Mark Field is right as a general matter, but in practice, everything is not made clear to us.

In fact, we should invite some secrecy involving matters such as ongoing in-house investigations and so forth, while many matters are only truly understood by experts (including experts on the dynamics of a certain office).

Thus, bottom line, sometimes we trust our "agents" to act independently. In fact, a republic suggests that in some form they must, since it is separate from a democracy in which the public at large always makes the final decision on all matters.

(I simplify ... the two can be divided any number of ways, but this is one). So, I think sometimes being about to speak freely inside, so to speak, is more important than having some at times empty freedom to right an editorial or (more troublingly) anonymously leak things etc.

Thus, I really don't understand some on "our" side who find it strange that "we" are upset with the decision. I would also nod to Justice Breyer's comment that sometimes professional ethics factors in too. Here too the government as employer might overstep their bounds.
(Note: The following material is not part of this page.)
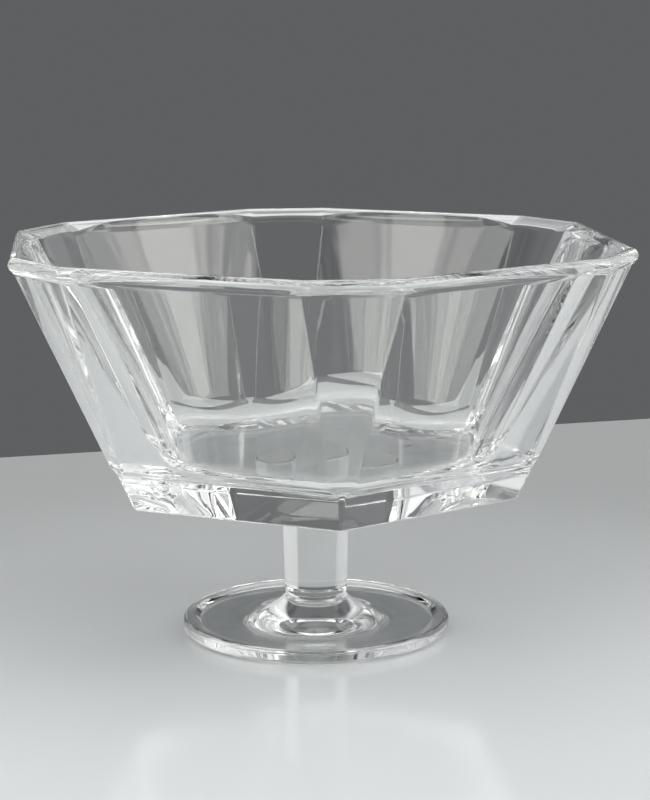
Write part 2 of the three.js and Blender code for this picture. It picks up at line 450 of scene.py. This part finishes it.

As referenced in Griswold and elsewhere, freedom of professional speech is an important aspect of speech too.

btw as to the final Cranky point, it is a telling one, but something of an exception to the rule. Generally, yes, an accounting is (by constitutional demand ... and Steven Aftergood would say this should apply even to general intel account numbers) open to the public.
 

Joe said it very well. Of course we (the public) don't expect to know every act of our representatives. At the same time, we have to be well-informed on their actions or we can't make intelligent decisions at election time. There's a tension here, with one end at greater participation by the electorate and the other at greater deference to the government as an entity separate and distinct from the people.

My original objection was to the claim that governmental secrecy promoted democracy. It's the opposite -- keeping secrets from the electorate is at the deference end of the spectrum, not the participation end.